Em termos de setores de atividade participaram, nesta primeira fase, empresas dedicadas, na sua maioria, à consultoria e à informática, mas também se associaram empresas ligadas à indústria, comércio, construção, educação, saúde e atividades ligadas ao apoio social. Relativamente à dimensão, o tecido empresarial português, constituído na maioria por pequenas e médias empresas, está bem representado: metade das empresas que aderiram ao programa têm menos de 20 trabalhadores.
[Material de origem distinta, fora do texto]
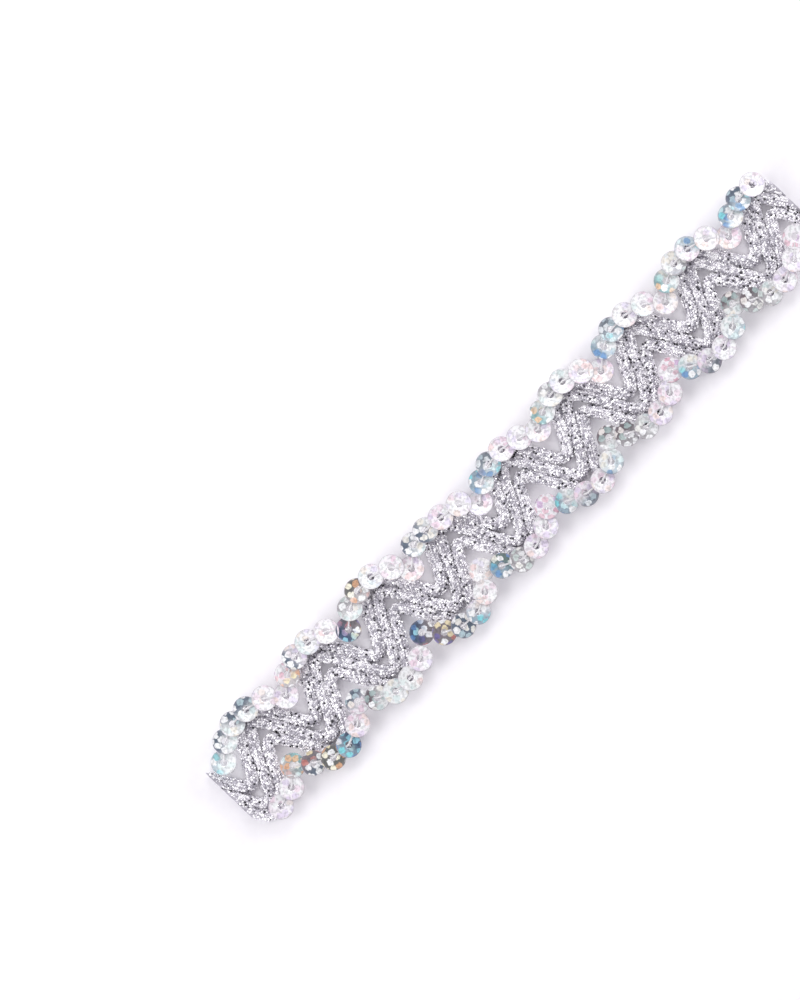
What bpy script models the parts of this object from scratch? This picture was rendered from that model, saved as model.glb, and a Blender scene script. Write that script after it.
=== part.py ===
"""A cut length of wavy sequin trim: three nested metallic cords and two sewn rows of sequins.

The trim lies flat. +X runs along it, +Y across it and +Z up, in metres, and the origin is the middle
of its underside. Every cord and every row follows one wave, worked out from the sizes below.
"""

import math

import bmesh
import bpy
import numpy as np

MM = 0.001

# The wave that the whole trim follows. Its flanks are straighter and its turns tighter than a sine's.
REPEAT = 17.5 * MM
REPEATS = 9
LENGTH = REPEAT * REPEATS
WAVE_HEIGHT = 6.2 * MM
WAVE_TIGHTNESS = 0.045

# The cords: three, nested in the wave, flat below and round on top. They are fused on the steep
# flanks of the wave, where they are sewn together, and part at its crests and hollows.
CORD_SPACING = 4.5 * MM
CORD_WIDTH = 2.45 * MM
CORD_HEIGHT = 1.8 * MM
CORD_PLACES = (-1, 0, 1)
STEPS_PER_REPEAT = 12
STEPS_PAST_END = 2

# The braid isn't sewn quite in the middle between the two rows of sequins, and the outer cords are
# held back where they turn under their row, this far from the middle line.
BRAID_SHIFT = 0.35 * MM
TURN_OUT = 9.5 * MM

# The sequins: overlapping discs, each tipped so that it lies on the one before it.
SEQUIN_WIDTH = 5.0 * MM
SEQUIN_THICKNESS = 0.6 * MM
SEQUIN_SIDES = 12
SEQUIN_TIP = math.radians(7.0)
SEAT_GAP = 0.3 * MM

# Where the five sequins of one repeat lie, in mm from the crest that they run over: along the trim,
# and outwards from its middle line. The last one lies in the hollow before the next crest.
SEQUIN_ALONG = (-6.0, -2.6, 1.2, 5.2, 8.4)
SEQUIN_OUT = (7.8, 9.1, 9.2, 8.0, 5.2)

# How much further out the row is sewn at each of its crests, in mm. It runs evenly in between.
UPPER_UNEVEN = (0.3, 0.7, 0.7, -0.9, -0.6, 0.5, 0.2, 0.4, -0.1)
LOWER_UNEVEN = (-0.9, 0.4, 0.0, 0.7, -0.1, 0.5, -0.6, -0.4, -1.0)

SILVER = (0.62, 0.61, 0.64)
HOLOGRAM = (0.86, 0.84, 0.88)


def clear_scene():
    for obj in list(bpy.data.objects):
        bpy.data.objects.remove(obj, do_unlink=True)


def new_collection(name):
    collection = bpy.data.collections.new(name)
    bpy.context.scene.collection.children.link(collection)
    return collection


def plain_material(name, colour, roughness, metallic):
    material = bpy.data.materials.new(name)
    material.use_nodes = True
    shader = material.node_tree.nodes["Principled BSDF"]
    shader.inputs["Base Color"].default_value = (*colour, 1.0)
    shader.inputs["Roughness"].default_value = roughness
    shader.inputs["Metallic"].default_value = metallic
    return material


def wave(x):
    """The wave's distance from the middle line, x metres along the trim."""
    turn = math.tau * x / REPEAT
    shape = math.sin(turn) - WAVE_TIGHTNESS * math.sin(3.0 * turn)
    return WAVE_HEIGHT * shape / (1.0 + WAVE_TIGHTNESS)


def crest_places(side):
    """Where the crests of one row lie along the trim. side is 1 for the upper row, -1 for the lower."""
    first_crest = (0.75 if side > 0 else 0.25) * REPEAT - LENGTH / 2
    return [first_crest + repeat * REPEAT for repeat in range(REPEATS)]


def unevenness(side, x):
    """How much further out one row is sewn, x metres along the trim."""
    uneven = UPPER_UNEVEN if side > 0 else LOWER_UNEVEN
    return float(np.interp(x, crest_places(side), uneven)) * MM


def cord_line(place, x):
    """One cord's distance from the middle line, x metres along the trim."""
    line = BRAID_SHIFT + place * CORD_SPACING + wave(x)
    if place == 0:
        return line
    free_turn = place * BRAID_SHIFT + CORD_SPACING + WAVE_HEIGHT
    held_back = free_turn - TURN_OUT - unevenness(place, x)
    nearness = max(0.0, place * math.sin(math.tau * x / REPEAT)) ** 2
    return line - place * held_back * nearness


def new_object(name, mesh, collection):
    obj = bpy.data.objects.new(name, mesh)
    collection.objects.link(obj)
    return obj


def evaluated_mesh(obj):
    graph = bpy.context.evaluated_depsgraph_get()
    return bpy.data.meshes.new_from_object(obj.evaluated_get(graph))


def united(obj, other):
    """obj joined with other, as one closed body; other is removed."""
    modifier = obj.modifiers.new("join", "BOOLEAN")
    modifier.operation = "UNION"
    modifier.solver = "EXACT"
    modifier.object = other
    mesh = evaluated_mesh(obj)
    obj.modifiers.clear()
    obj.data = mesh
    bpy.data.objects.remove(other, do_unlink=True)
    return obj


def cord_section(collection):
    """The cord's cross-section as a closed outline, flat below and round on top."""
    half = CORD_WIDTH / 2
    outline = (
        (-0.80 * half, 0.0),
        (0.80 * half, 0.0),
        (half, 0.40 * CORD_HEIGHT),
        (0.62 * half, 0.90 * CORD_HEIGHT),
        (0.0, CORD_HEIGHT),
        (-0.62 * half, 0.90 * CORD_HEIGHT),
        (-half, 0.40 * CORD_HEIGHT),
    )
    curve = bpy.data.curves.new("cord_section", "CURVE")
    curve.dimensions = "2D"
    curve.fill_mode = "NONE"
    spline = curve.splines.new("POLY")
    spline.points.add(len(outline) - 1)
    for point, (across, up) in zip(spline.points, outline):
        point.co = (across, up, 0.0, 1.0)
    spline.use_cyclic_u = True
    section = new_object("cord_section", curve, collection)
    section.hide_render = True
    section.display_type = "WIRE"
    return section


def cord(place, section, collection):
    """One wavy cord, as a mesh: its section swept along the wave, cut square at both ends."""
    curve = bpy.data.curves.new("cord", "CURVE")
    curve.dimensions = "3D"
    curve.twist_mode = "Z_UP"
    curve.bevel_mode = "OBJECT"
    curve.bevel_object = section
    curve.use_fill_caps = True
    spline = curve.splines.new("POLY")
    half_steps = STEPS_PER_REPEAT * REPEATS // 2 + STEPS_PAST_END
    spline.points.add(2 * half_steps)
    for step, point in enumerate(spline.points):
        x = (step - half_steps) * REPEAT / STEPS_PER_REPEAT
        point.co = (x, cord_line(place, x), 0.0, 1.0)
    path = new_object("cord_path", curve, collection)
    bpy.context.view_layer.update()
    mesh = evaluated_mesh(path)
    bpy.data.objects.remove(path, do_unlink=True)
    shape = bmesh.new()
    shape.from_mesh(mesh)
    bmesh.ops.remove_doubles(shape, verts=shape.verts, dist=0.00001)
    bmesh.ops.recalc_face_normals(shape, faces=shape.faces)
    cut_ends(shape)
    shape.to_mesh(mesh)
    shape.free()
    return new_object("cord", mesh, collection)


def cut_ends(shape):
    """Cuts a shape square across at both ends of the trim, and closes the cuts."""
    for side in (-1, 1):
        everything = shape.verts[:] + shape.edges[:] + shape.faces[:]
        bmesh.ops.bisect_plane(
            shape,
            geom=everything,
            dist=0.000001,
            plane_co=(side * LENGTH / 2, 0.0, 0.0),
            plane_no=(side, 0.0, 0.0),
            clear_outer=True,
        )
        rim = [edge for edge in shape.edges if edge.is_boundary]
        bmesh.ops.holes_fill(shape, edges=rim)


def braid(collection, guides):
    section = cord_section(guides)
    cords = [cord(place, section, collection) for place in CORD_PLACES]
    body = cords[0]
    for other in cords[1:]:
        body = united(body, other)
    body.name = "braid"
    body.data.name = "braid"
    return body


def sequin(x, y, collection):
    """One sequin as a thin disc, its low end ahead, seated above the cords."""
    mesh = bpy.data.meshes.new("sequin")
    shape = bmesh.new()
    bmesh.ops.create_cone(
        shape,
        cap_ends=True,
        segments=SEQUIN_SIDES,
        radius1=SEQUIN_WIDTH / 2,
        radius2=SEQUIN_WIDTH / 2,
        depth=SEQUIN_THICKNESS,
    )
    shape.to_mesh(mesh)
    shape.free()
    disc = new_object("sequin", mesh, collection)
    drop = SEQUIN_WIDTH / 2 * math.sin(SEQUIN_TIP) + SEQUIN_THICKNESS / 2 * math.cos(SEQUIN_TIP)
    disc.location = (x, y, CORD_HEIGHT + SEAT_GAP + drop)
    disc.rotation_euler = (0.0, SEQUIN_TIP, 0.0)
    return disc


def sequin_places(side):
    """The centres of one row's sequins, in order along the trim."""
    crests = crest_places(side)
    places = []
    for crest in (crests[0] - REPEAT, *crests, crests[-1] + REPEAT):
        for along, out in zip(SEQUIN_ALONG, SEQUIN_OUT):
            x = crest + along * MM
            if abs(x) <= (LENGTH - SEQUIN_WIDTH) / 2:
                places.append((x, side * (out * MM + unevenness(side, x))))
    return places


def sequin_row(name, side, collection):
    discs = [sequin(x, y, collection) for x, y in sequin_places(side)]
    bpy.context.view_layer.update()
    row = discs[0]
    for other in discs[1:]:
        row = united(row, other)
        bpy.context.view_layer.update()
    row.name = name
    row.data.name = name
    return row


def main():
    clear_scene()
    trim = new_collection("sequin_trim")
    guides = new_collection("guides")
    body = braid(trim, guides)
    body.data.materials.clear()
    body.data.materials.append(plain_material("silver_lurex", SILVER, 0.35, 0.8))
    for name, side in (("sequins_upper", 1), ("sequins_lower", -1)):
        row = sequin_row(name, side, trim)
        row.data.materials.clear()
        row.data.materials.append(plain_material(name + "_film", HOLOGRAM, 0.2, 0.3))


main()
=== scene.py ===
# %% [markdown]
# A wavy sequin trim, seen from above. Three thick silver cords are nested in one wave, and a row of
# round hologram sequins is sewn along each edge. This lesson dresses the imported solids: the cords get
# their knitted metallic yarn, the sequins become thin cupped film with a thread hole, and a clear
# thread runs through the holes. Everything is placed from the sizes of the solids that are loaded here.

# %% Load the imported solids
import math

import bmesh
import bpy
import numpy as np
from mathutils import Matrix, Vector


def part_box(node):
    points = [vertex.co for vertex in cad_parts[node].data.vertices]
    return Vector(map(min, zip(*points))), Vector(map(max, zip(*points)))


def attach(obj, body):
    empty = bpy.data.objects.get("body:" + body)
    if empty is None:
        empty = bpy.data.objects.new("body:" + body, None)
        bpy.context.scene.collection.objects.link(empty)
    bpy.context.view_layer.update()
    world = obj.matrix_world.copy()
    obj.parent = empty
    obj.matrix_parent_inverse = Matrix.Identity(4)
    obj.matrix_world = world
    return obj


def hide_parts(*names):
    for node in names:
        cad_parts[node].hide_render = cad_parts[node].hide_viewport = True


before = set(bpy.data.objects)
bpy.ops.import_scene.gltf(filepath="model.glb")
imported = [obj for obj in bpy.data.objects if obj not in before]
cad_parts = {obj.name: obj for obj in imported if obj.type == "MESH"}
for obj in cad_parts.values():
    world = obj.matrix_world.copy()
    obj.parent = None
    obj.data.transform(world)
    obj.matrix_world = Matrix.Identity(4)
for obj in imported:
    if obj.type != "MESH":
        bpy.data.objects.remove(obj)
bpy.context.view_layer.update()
MM = 0.001
braid_low, braid_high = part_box("braid")
print("solids:", sorted(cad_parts), "length in mm:", round((braid_high.x - braid_low.x) / MM, 1))


def added(name, data):
    """A new object with this data, linked into the scene."""
    made = bpy.data.objects.new(name, data)
    bpy.context.scene.collection.objects.link(made)
    return made


# %% [markdown]
# The whole trim follows one wave, so a few numbers carry the design: how many repeats it has, how high
# the wave is, how far apart the cords are nested, and how wide a cord is. The wave is a sine with a
# little of its third overtone taken away, which makes the flanks straighter and the turns tighter.

# %% Driving sizes
REPEATS = 9
LENGTH = braid_high.x - braid_low.x
REPEAT = LENGTH / REPEATS
WAVE_HEIGHT = 6.2 * MM
WAVE_TIGHTNESS = 0.045
CORD_SPACING = 4.5 * MM
CORD_WIDTH = 2.45 * MM
CORD_HEIGHT = braid_high.z - braid_low.z
BRAID_SHIFT = 0.35 * MM
TURN_OUT = 9.5 * MM
CORD_PLACES = {"upper": 1, "middle": 0, "lower": -1}
ROW_SIDES = {"upper": 1, "lower": -1}
ROW_UNEVEN_MM = {
    1: (0.3, 0.7, 0.7, -0.9, -0.6, 0.5, 0.2, 0.4, -0.1),
    -1: (-0.9, 0.4, 0.0, 0.7, -0.1, 0.5, -0.6, -0.4, -1.0),
}
print("one repeat in mm:", round(REPEAT / MM, 2), "cord height in mm:", round(CORD_HEIGHT / MM, 2))

# %% [markdown]
# The rows of sequins weren't sewn evenly, so each crest lies a little further out or in. The outer
# cords turn under the sequins and are held back there, so they follow the same unevenness.

# %% The line of a cord
def crest_places(side):
    """Where the crests of one row lie along the trim. side is 1 for the upper row, -1 for the lower."""
    first_crest = (0.75 if side > 0 else 0.25) * REPEAT - LENGTH / 2
    return [first_crest + repeat * REPEAT for repeat in range(REPEATS)]


def unevenness(side, x):
    """How much further out one row is sewn, x metres along the trim."""
    return np.interp(x, crest_places(side), ROW_UNEVEN_MM[side]) * MM


def cord_line(place, x):
    """The distance of one cord from the middle line, for an array of places along the trim."""
    turn = math.tau * x / REPEAT
    wave = WAVE_HEIGHT * (np.sin(turn) - WAVE_TIGHTNESS * np.sin(3 * turn)) / (1 + WAVE_TIGHTNESS)
    line = BRAID_SHIFT + place * CORD_SPACING + wave
    if place == 0:
        return line
    held_back = place * BRAID_SHIFT + CORD_SPACING + WAVE_HEIGHT - TURN_OUT - unevenness(place, x)
    return line - place * held_back * np.clip(place * np.sin(turn), 0.0, None) ** 2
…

Não obstante, participaram ainda 11 grandes empresas, com mais de 1000 funcionários.

O que este relatório também revela são as motivações de quem se inscreveu no programa: "Quando perguntámos às empresas quais os motivos do interesse na semana de quatro dias, a grande maioria das empresas revelou uma preocupação com os recursos humanos, nomeadamente procurar diminuir o nível de stress entre os trabalhadores (...)". Recorde-se a este propósito que, em fevereiro passado, a Ordem dos Psicólogos divulgou o Relatório do Custo do Stress e dos Problemas de Saúde Psicológica no Trabalho, em Portugal, com dados alarmantes quanto aos elevados custos sociais e individuais dos níveis de burnout entre a população ativa.
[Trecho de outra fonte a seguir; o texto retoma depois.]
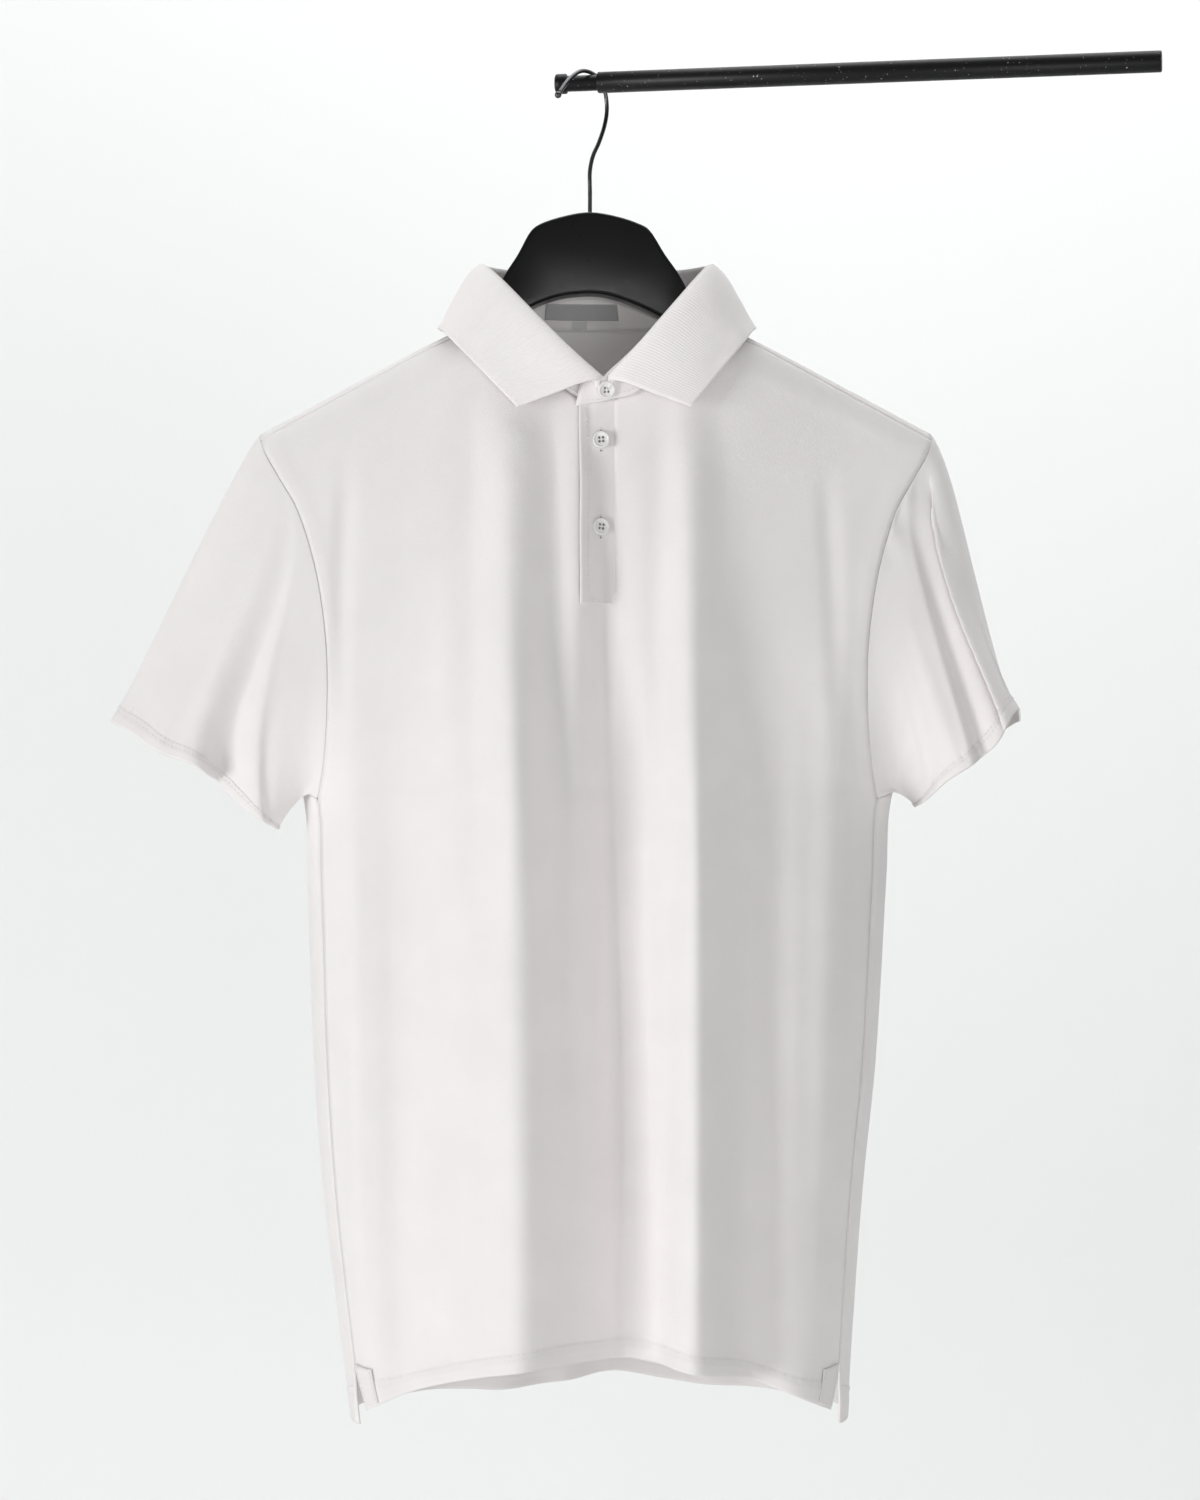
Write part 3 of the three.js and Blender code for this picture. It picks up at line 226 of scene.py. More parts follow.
# %% The tables of folds
FOLD_COLUMNS = "top bottom x_top x_bottom left right height sharp"
FRONT_FOLDS = table(FOLD_COLUMNS, [
    (320, 900, -160, -150, 22, 28, 7, 1),
    (330, 900, -128, -118, 26, 26, -7, 1),
    (205, 860, -62, -50, 66, 40, 22, 1),
    (330, 860, 14, 24, 40, 34, -24, 1),
    (190, 860, 62, 66, 24, 42, 22, 1),
    (260, 900, 112, 104, 30, 34, -9, 1),
    (300, 900, 158, 146, 34, 26, 9, 1),
])
FRONT_CREASES = table(FOLD_COLUMNS, [
    (185, 600, -54, -46, 28, 33, 13.0, 1.0),
    (360, 980, -46, -30, 34, 29, 9.5, 1.0),
    (205, 560, -9, -10, 18, 11, 4.5, 1.0),
    (205, 900, 7, 22, 12, 30, -8.0, 1.1),
    (185, 620, 64, 70, 20, 24, 8.5, 1.0),
    (400, 980, 70, 71, 13, 20, 7.0, 1.0),
    (470, 990, 53, 49, 14, 9, -3.5, 1.2),
    (330, 990, 164, 158, 24, 13, 4.5, 1.0),
    (420, 990, -158, -152, 11, 13, 3.5, 1.1),
    (300, 640, -96, -88, 14, 18, 1.4, 1.2),
    (430, 900, -100, -92, 18, 20, -1.8, 1.2),
    (560, 960, -4, 8, 12, 14, 2.0, 1.3),
    (430, 900, 104, 98, 12, 16, -2.4, 1.2),
    (420, 840, 134, 128, 12, 16, 1.8, 1.3),
    (250, 480, 154, 166, 11, 13, -2.4, 1.2),
    (245, 480, -160, -168, 11, 13, -2.8, 1.2),
])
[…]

Na apresentação do relatório, Miguel Fontes, secretário de Estado do Trabalho, associou a iniciativa à necessidade mais genérica "de colocarmos as pessoas no centro das nossas preocupações, não de uma forma cosmética, mas real, nascida do estabelecimento de uma relação de confiança entre empregados e empregadores." Uma questão que considera fundamental até do ponto de vista económico, já que "Portugal precisa de saber captar talentos nacionais e estrangeiros e isso passa também por proporcionar boas condições de trabalho". Miguel Fontes sublinhou ainda o caráter voluntário de todo este processo. "É um desafio que lançamos à sociedade, sem qualquer caráter impositivo", disse.

Refira-se a título de curiosidade que, das pessoas que iniciaram o contacto com o programa (diretores executivos, administradores, gerentes ou diretores de recursos humanos) 60% eram mulheres, quando se sabe que, no tecido empresarial português, apenas 27% das lideranças são assumidas por mulheres. Esta demonstração de interesse por mais tempo livre não surpreende os responsáveis por este relatório, onde se pode ler: "Isto acontece porque as mulheres sentem muito mais a pressão do tempo. Num inquérito ao uso do tempo em Portugal, 55% das mulheres entre os 25 e os 44 anos consideravam não ter tempo suficiente para fazer tudo o que queriam no dia-a-dia, enquanto apenas 44% dos homens com a mesma idade declarava o mesmo. "

Para além de Portugal já foram desenvolvidos testes similares em países como Irlanda, Espanha, Bélgica e Reino Unido. Neste último caso, findo o período de testes, 92% das empresas envolvidas decidiram adotar a semana de quatro dias como prática corrente.